As a teenager, we had a place called Jack's Drive In. What we did on a weekend evening was "circle Jack's," driving 'round the bank of cars parked at the screens which you would yell into and order food. If we found a space, we would park. If not, the car would slow and one or some of us would get into the car of another friend parked. Sometimes we would order something cheap like French fries, which we all would share. We would get a Coke or two and pass it around. We could and did circle Jack's for hours at a time, and our parents knew this was where we were.

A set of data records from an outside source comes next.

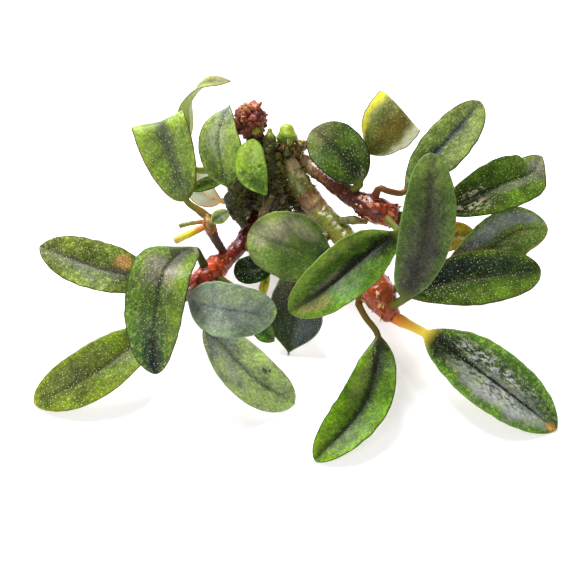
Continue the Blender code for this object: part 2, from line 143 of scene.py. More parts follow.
STEMS = (
    Stem(
        "rhizome_upper_right",
        (
            (-0.7, 23.7, 13.4), (2.1, 21.7, 13.8), (5.4, 17.9, 14.2), (8.8, 13.9, 14.6), (12.3, 11.3, 14.6),
            (15.2, 10.2, 14.2),
        ),
        (1.1, 1.35, 1.4, 1.5, 2.1, 1.8), "stem_brown", roughness=0.1,
    ),
    Stem(
        "rhizome_lower_right",
        (
            (-0.4, 20.0, 14.6), (0.8, 18.0, 13.0), (3.6, 14.5, 10.8), (6.9, 10.2, 10.4), (10.1, 4.5, 10.0),
            (12.8, -1.6, 9.4), (14.4, -5.4, 9.0),
        ),
        (1.3, 1.8, 1.9, 1.9, 1.9, 2.6, 1.5), "stem_tan", roughness=0.08,
    ),
    Stem(
        "rhizome_left",
        (
            (-7.4, 13.2, 8.0), (-8.4, 10.2, 8.0), (-10.2, 7.6, 8.0), (-12.6, 5.0, 8.0), (-15.2, 1.6, 8.2),
            (-16.4, -0.3, 8.3),
        ),
        (1.3, 1.3, 1.3, 1.9, 1.7, 0.9), "stem_red", roughness=0.1,
    ),
    Stem(
        "shoot_left", ((-11.9, 7.6, 10.2), (-12.7, 8.2, 11.6), (-13.5, 9.6, 12.9), (-13.9, 10.9, 13.6)),
        (0.7, 0.75, 1.1, 0.7), "stem_red", roughness=0.08,
    ),
    Stem(
        "cut_stub_yellow", ((-15.0, 9.0, 12.6), (-16.8, 8.5, 11.9), (-18.9, 8.0, 11.0)), (0.55, 0.6, 0.62),
        "stalk_yellow",
    ),
    Stem(
        "cut_stub_olive", ((-14.9, 10.2, 12.9), (-16.5, 10.1, 12.7), (-18.2, 9.8, 12.4)),
        (0.34, 0.36, 0.38), "leaf_ochre",
    ),
    Stem(
        "root_tan", ((-4.4, 14.4, 12.4), (-5.2, 13.6, 11.0), (-5.6, 12.6, 9.4)), (0.5, 0.6, 0.45),
        "root_tan", roughness=0.2,
    ),
    Stem(
        "rhizome_bridge", ((7.8, 10.7, 12.8), (8.9, 10.7, 12.8), (10.2, 10.7, 12.6)), (0.6, 0.75, 0.5),
        "stem_tan",
    ),
    Stem(
        "root_tip", ((-7.6, 12.0, 5.6), (-9.0, 11.6, 5.8), (-10.2, 11.9, 6.0)), (0.4, 0.7, 0.35),
        "leaf_pale",
    ),
    Stem(
        "stump_left", ((-9.2, 15.7, 14.8), (-10.0, 14.6, 13.2), (-9.3, 13.3, 11.8), (-8.6, 12.4, 10.9)),
        (0.8, 1.2, 1.2, 0.8), "crown_moss", roughness=0.2,
    ),
    Stem(
        "stump_right", ((0.2, 22.2, 9.2), (0.6, 20.5, 8.2), (1.0, 19.0, 7.2), (1.8, 17.8, 6.4)),
        (0.9, 1.3, 1.4, 0.9), "crown_moss", roughness=0.2,
    ),
    Stem(
        "old_leaf_base", ((-0.1, 22.2, 15.9), (0.7, 23.1, 16.4), (1.3, 23.6, 17.0)), (0.7, 0.9, 0.6),
        "root_tan", roughness=0.2,
    ),
    Stem(
        "bud_narrow", ((-4.2, 21.5, 18.0), (-4.1, 22.6, 18.9), (-4.1, 23.5, 19.8)), (0.6, 0.95, 0.4),
        "bud_green",
    ),
    Stem(
        "bud_round", ((-1.4, 22.4, 17.3), (-1.4, 23.4, 18.1), (-1.4, 24.4, 18.9)), (1.0, 1.75, 1.3),
        "bud_green",
    ),
    Stem(
        "moss_crumb", ((-6.3, 23.7, 18.7), (-6.9, 24.6, 19.6), (-7.4, 25.5, 20.7), (-7.9, 26.5, 21.7)),
        (1.1, 1.9, 2.1, 1.3), "crumb_burgundy", roughness=0.3,
    ),
)

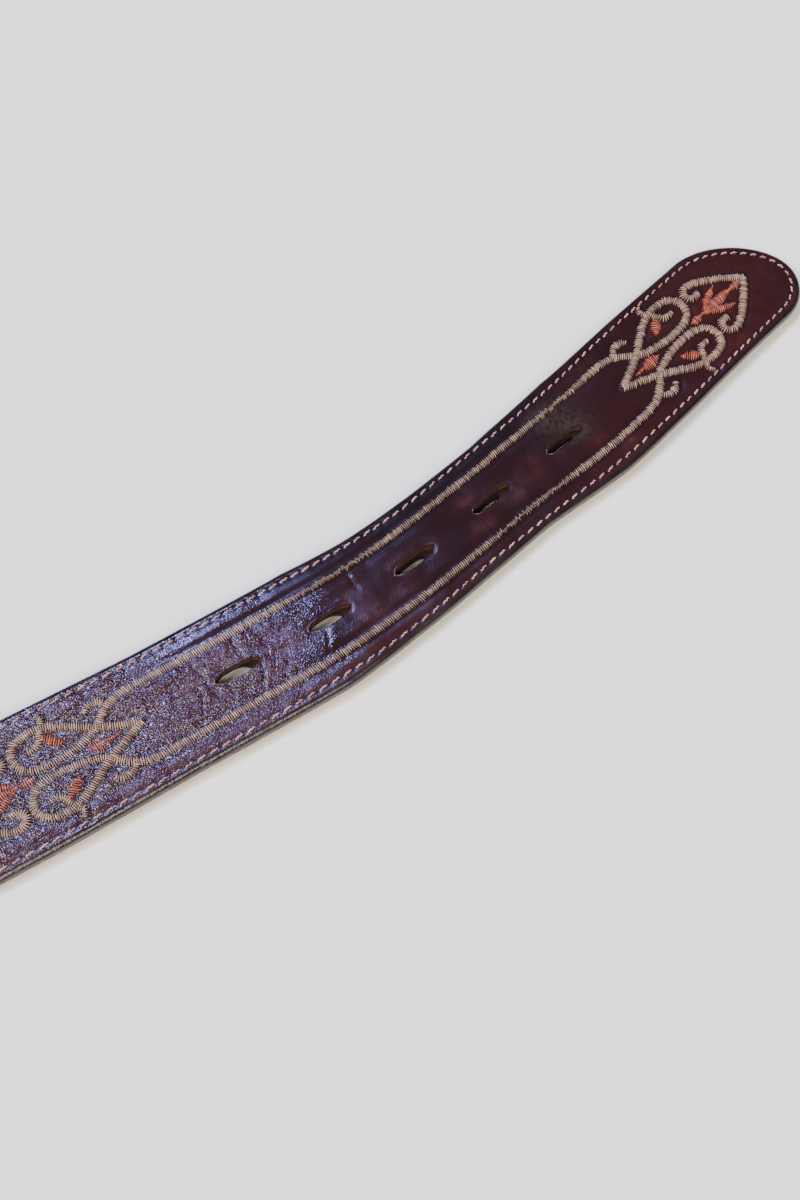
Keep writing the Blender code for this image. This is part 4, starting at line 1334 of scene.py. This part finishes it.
def aim_light(light, aim, offset):
    """Place a light at an offset, given in the camera's own directions, so that it faces the aim point."""
    turned = Matrix.Rotation(-STRAP_BEARING, 3, "Z") @ Vector(offset)
    light.location = aim + turned
    light.rotation_euler = (-turned).to_track_quat("-Z", "Y").to_euler()
    bpy.context.scene.collection.objects.link(light)


def add_window(aim, offset, size, power, colour):
    """The small cool light that the middle of the strap mirrors."""
    data = bpy.data.lights.new("window", "AREA")
    data.shape = "RECTANGLE"
    data.size, data.size_y = size
    data.energy = power
    data.color = colour
    aim_light(bpy.data.objects.new("window", data), aim, offset)


def add_sky_light(name, aim, offset, degrees, strength, colour):
    """A broad light from far away, which lights the whole floor evenly."""
    data = bpy.data.lights.new(name, "SUN")
    data.angle = math.radians(degrees)
    data.energy = strength
    data.color = colour
    aim_light(bpy.data.objects.new(name, data), aim, offset)


def build_world():
    """A dim room overhead that grows pale towards the horizon."""
    world = bpy.data.worlds.new("studio")
    world.use_nodes = True
    nodes, links = world.node_tree.nodes, world.node_tree.links
    direction = nodes.new("ShaderNodeTexCoord")
    split = nodes.new("ShaderNodeSeparateXYZ")
    fade = nodes.new("ShaderNodeMapRange")
    links.new(direction.outputs["Generated"], split.inputs[0])
    links.new(split.outputs["Z"], fade.inputs["Value"])
    for key, number in zip(("From Min", "From Max", "To Min", "To Max"), (0.0, 0.15, 0.80, 0.12)):
        fade.inputs[key].default_value = number
    links.new(fade.outputs["Result"], nodes["Background"].inputs["Strength"])
    nodes["Background"].inputs["Color"].default_value = (0.97, 0.97, 1.0, 1)
    bpy.context.scene.world = world


def add_studio(aim):
    """The lights and a plain pale floor."""
    build_world()
    add_window(aim, WINDOW_PLACE, size=(0.86, 0.58), power=170, colour=(0.33, 0.40, 1.0))
    add_sky_light("side_light", aim, SIDE_LIGHT_PLACE, degrees=30, strength=5.6, colour=(1.0, 0.94, 0.84))
    add_sky_light("room", aim, ROOM_LIGHT_PLACE, degrees=40, strength=3.9, colour=(1.0, 0.93, 0.80))
    bpy.ops.mesh.primitive_plane_add(size=60, location=(0, 0, -0.0003))
    floor = bpy.context.object
    floor.name = "floor"
    n = Nodes("pale_floor")
    n.finish(Base_Color=(0.82, 0.785, 0.70), Roughness=0.9)
    floor.data.materials.append(n.material)


# ---------------------------------------------------------------- making everything

def build():
    """The studio, then the strap from its leathers to its stitching, then the buckle end."""
    add_studio(add_camera())
    leather = face_leather()
    raw = plain_leather("raw_russet", (0.016, 0.0055, 0.0045), (0.058, 0.0150, 0.0090), 0.75, 700)
    # painted shade: near-black leather for the lining's upper side and slot walls, seen in the slots
    inner = plain_leather("painted_shade_lining_top", (0.009, 0.0040, 0.0034), (0.030, 0.0095, 0.0070), 0.8, 500)
    build_face(leather, raw)
    build_filler(plain_leather("filler_board", (0.14, 0.05, 0.03), (0.22, 0.09, 0.05), 0.85, 500))
    build_lining(
        plain_leather("lining_leather", (0.13, 0.045, 0.028), (0.20, 0.075, 0.045), 0.6, 220),
        plain_leather("lining_edge", (0.055, 0.018, 0.014), (0.16, 0.052, 0.036), 0.55, 400), inner,
    )
    tan = thread("tan_thread", (0.110, 0.064, 0.040), (0.41, 0.262, 0.172), 0.36)
    orange = thread("orange_thread", (0.14, 0.023, 0.009), (0.44, 0.100, 0.042), 0.4)
    pinkish = thread("perimeter_thread", (0.20, 0.092, 0.080), (0.52, 0.29, 0.245))
    build_embroidery(tan, orange)
    build_edge_stitching(pinkish)
    brass = metal("aged_brass", (0.62, 0.40, 0.14), (0.17, 0.095, 0.040), 0.26)
    steel = metal("plated_steel", (0.66, 0.50, 0.26), (0.26, 0.19, 0.12), 0.22)
    build_frame(brass)
    build_bar(steel)
    build_prong(steel)
    build_fold(leather)
    build_keeper(leather)
    build_cross_stitching(pinkish)


build()
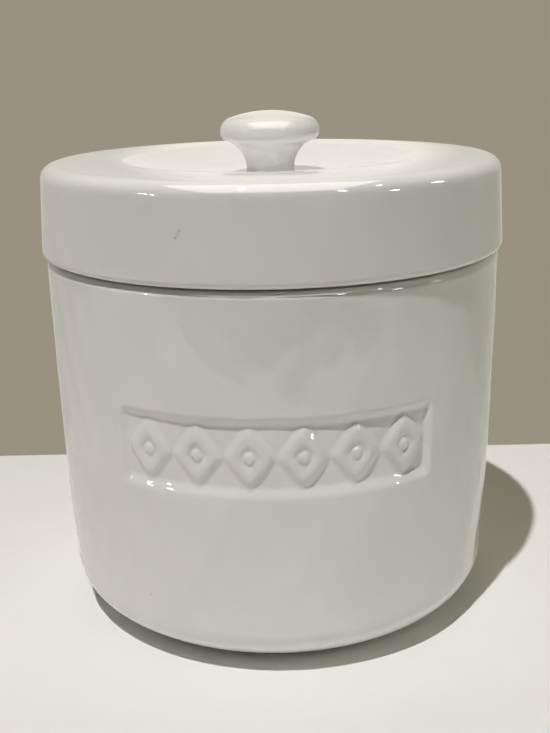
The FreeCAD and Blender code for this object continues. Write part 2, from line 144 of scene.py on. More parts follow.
# strainer
SHEET = 0.8
CUT_EDGE = 0.22
BEND = 1.2
HEM_GAP = 0.05
MESH_THICKNESS = 0.6
DISH_CORNER = 6.0
DISH_CURVE = 130.0
WIRE_PITCH = 1.45
WIRE_RADIUS = 0.15
WEAVE_RISE = 0.145
CLAMP_EDGE = 0.3
SPOT_WELDS = 16
SPOT_RADIUS = 1.5
SPOT_DEPTH = 0.16
SPOT_SLOPE = 0.8
LOOP_WIRE = 0.9
LOOP_HALF_WIDTH = 10.0
LOOP_CORNER = 5.0
LOOP_BEND = 2.5
LOOP_FOOT_ANGLE = math.radians(6.0)
LOOP_GAP = 0.03             # between a loop's feet and the band
LOOP_TIP = 0.7              # length over which a wire's end is rounded
WELD_LENGTH = 4.6
WELD_SLOPE = 1.2
WELD_SWELL = 0.42

# mean depth of the glaze's runs under the face of the solid
WALL_FLOW = 0.24
SKIRT_FLOW = 0.07
TOP_FLOW = 0.035
KNOB_FLOW = 0.06
SKIN = 1.5                  # what lies further out than this from a wall's inside is its outside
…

However, many times when I told my parents I was at Jack's, I wasn't exactly lying, but I sure wasn't telling the truth. As we got older a bunch of us took to hanging out at the house of a 30-something year-old heroin addict named Jack, whose father had bought him a house to get him out of theirs. The place had no furniture save for a few beanbag chairs and mattresses on the floor and we could pretty much do whatever we wished. I never did anything horrible but it was a cool place to go and I spent some time there. When I got home and my parents asked where I had been and I said Jack's I rationalized that I wasn't exactly misleading them. But the fact is that that sinking feeling in my tummy was there the whole time.
And it's been there whenever I've done something, anything, that I know wasn't quite kosher.
I'm just glad science has proved my mother and me right. Too little guilt and you're a sociopath or a kindergartner who doesn't understand the implications of continually smacking another kid, the research finds. And interestingly enough, "Some children's temperament makes them prone to guilt...and some become more guilt-prone thanks to parents and other early influences."
I got it from both my temperament and my parents. I am awash with guilt. But now, oddly enough, that fact doesn't make me feel nearly as guilty.